Self-Organizing Maps Using Python

I wrote an article titled “Self-Organizing Maps Using Python” in the January 2019 issue of Visual Studio Magazine. See https://visualstudiomagazine.com/articles/2019/01/01/self-organizing-maps-python.aspx.

A self-organizing map (SOM) is surprisingly difficult to describe. Briefly, the most common form of a SOM is an n x n grid/map where each square/node in the grid holds a data item. Data items in a square are similar to each other (so you can think of the squares as clusters), but also items in adjacent squares are more similar to items in squares that aren’t adjacent.

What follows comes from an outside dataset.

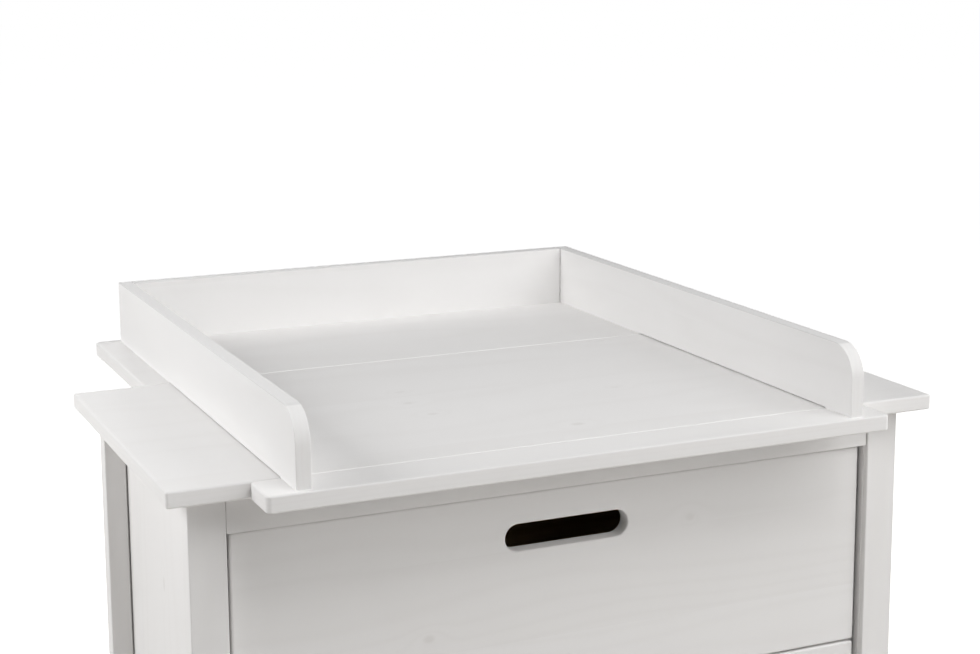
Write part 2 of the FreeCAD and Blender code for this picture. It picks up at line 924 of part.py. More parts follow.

Suppose you have 150 data items. Each data item has four values, for example, (5.1, 3.5, 1.4, 0.8). And suppose you create a 30 x 30 SOM. You apply an algorithm that assigns a vector of size for to each of the 900 SOM squares/nodes. When finished, each of the 150 data items is implicitly associated to one of the 900 squares/nodes. Or equivalently, each square/node holds zero or more data items.

After a SOM has been created, it can then be used in several ways. Because each square/node has a coordinate, for example the upper left square/node is (0, 0), each of the 150 data is also associated with a coordinate, and so the data items can be mapped in two-dimensions. This is called dimensionality reduction for visualization.


A SOM used for dimensionality reduction for visualization.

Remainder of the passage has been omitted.